Use this in the REPL to make a shared library:

(asdf:make-build :example-with-dep
                 :type :shared-library
                 :move-here #P"./"
                 :monolithic t
                 :init-name "init_dll_example")

Here :monolithic t means that ECL will compile the library and all its dependencies into a single library named example-with-dep--all-systems.so. The :move-here parameter is self-explanatory. :init-name sets the name of the initialization function. Each library linked from C/C++ code must be initialized, and this is a mechanism to specify the initialization function’s name.

To use it, we write a simple C program:

/* test.c */
#include <ecl/ecl.h>
extern void init_dll_example(cl_object);

int main (int argc, char **argv) {
  cl_boot(argc, argv);
  ecl_init_module(NULL, init_dll_example);

  /* do things with the Lisp library */
  cl_eval(c_string_to_object("(example:test-function 5)"));

  return 0;

Compile the file using a standard C compiler (note we’re linking to libecl.so with -lecl, which provides the lisp runtime3):

gcc test.c example-with-dep--all-systems.so -o test -lecl

If ECL is installed in a non-standard location you may need to provide flags for the compiler and the linker. You may read them with:

ecl-config --cflags
ecl-config --libs

Since our shared object is not in the standard location, you need to provide LD_LIBRARY_PATH pointing to the current directory to run the application:

LD_LIBRARY_PATH=`pwd` ./test

This will show:

Factorial of 5 is: 120

You can also build all dependent libraries separately as a few .so files and link them together. For example, if you are building a library called complex-example, that depends on alexandria and cl-fad, you can do the following (in the REPL):

(asdf:make-build :complex-example
                 :type :shared-library
                 :move-here #P"./"
                 :init-name "init_example")

(asdf:make-build :alexandria
                 :type :shared-library
                 :move-here #P"./"
                 :init-name "init_alexandria")

(asdf:make-build :cl-fad
                 :type :shared-library
                 :move-here #P"./"
                 :init-name "init_fad")

(asdf:make-build :bordeaux-threads
                 :type :shared-library
                 :move-here #P"./"
                 :init-name "init_bt")

Note that we haven’t specified :monolithic t, so we need to build bordeaux-threads as well because cl-fad depends on it.

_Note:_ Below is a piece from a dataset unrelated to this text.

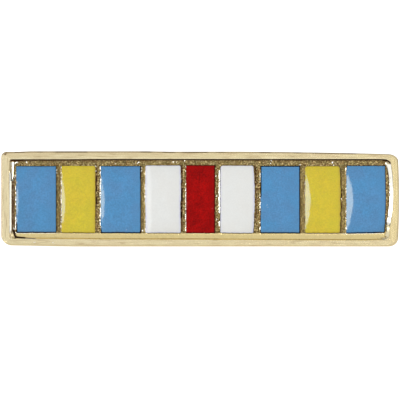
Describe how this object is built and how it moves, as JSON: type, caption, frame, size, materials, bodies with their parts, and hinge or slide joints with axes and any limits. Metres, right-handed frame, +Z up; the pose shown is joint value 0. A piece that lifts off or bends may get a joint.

The building sequence doesn’t matter and the resultant .so files can also be used in your future programs if these libraries are not modified.

We need to initialize all these modules using ecl_init_module in the correct order. (bordeaux-threads must be initialized before cl-fad; cl-fad and alexandria must be initialized before complex-ecample.)

Here is a code snippet (not a full program):

extern void init_fad(cl_object);
extern void init_alexandria(cl_object);
extern void init_bt(cl_object);
extern void init_example(cl_object);

/* call these *after* cl_boot(argc, argv); 
   if B depends on A, you should first init A then B. */
ecl_init_module(NULL, init_bt);
ecl_init_module(NULL, init_fad);
ecl_init_module(NULL, init_alexandria);
ecl_init_module(NULL, init_example); Build it as static library and use in C

To build a static library, use:

(asdf:make-build :example-with-dep
                 :type :static-library
                 :move-here #P"./"
                 :monolithic t
                 :init-name "init_example")

This will generate example-with-dep--all-systems.a in the current directory which we need to initialize with the init_example function. Compile it using:

gcc test.c example-with-dep--all-systems.a -o test-static -lecl

Then run it:


This will show:

Factorial of 5 is: 120

Note we don’t need to pass the current path in LD_LIBRARY_PATH here, since our Lisp library is statically bundled with the executable. The result is the same as the shared library example above. You can also build all dependent libraries separately as static libraries.

3.1.3 C compiler configuration

ECL provides some global variables to customize which C compiler and compiler options to use: Compiler flags

It is not required to surround the compiler flags with quotes or use slashes before special characters.

Variable: string c:*user-cc-flags*

Flags and options to be passed to the C compiler when building FASL, shared libraries and standalone programs.

Variable: string c:*user-linker-flags*

Flags for options (e.g. -Wl,foo flags, usually in the $LDFLAGS variable in autoconf) to be passed to the linker when building FASL, shared libraries and standalone programs.

Variable: string c:*user-linker-libs*

Flags for libraries (e.g. -lfoo flags, usually in the $LIBS variable in autoconf) to be passed to the linker when building FASL, shared libraries and standalone programs.

Variable: string c:*cc-optimize*

Optimize options to be passed to the C compiler.

Variable: string c:*user-ld-flags*

DEPRECATED Flags and options to be passed to the linker when building FASL, shared libraries and standalone programs. Compiler & Linker programs

Variable: string c::*cc*

This variable controls how the C compiler is invoked by ECL. One can set the variable appropriately adding for instance flags which the C compiler may need to exploit special hardware features (e.g. a floating point coprocessor).

Variable: string c::*ld*

This variable controls the linker which is used by ECL.

Variable: string c::*ranlib*

Name of the ‘ranlib’ program on the hosting platform.

Variable: string c::*ar*

Name of the ‘ar’ program on the hosting platform.

Variable: string c::*ecl-include-directory*

Directory where the ECL header files for the target platform are located.

Variable: string c::*ecl-library-directory*

Directory where the ECL library files for the target platform are located.



You may also link ECL runtime statically. That is not covered in this walkthrough.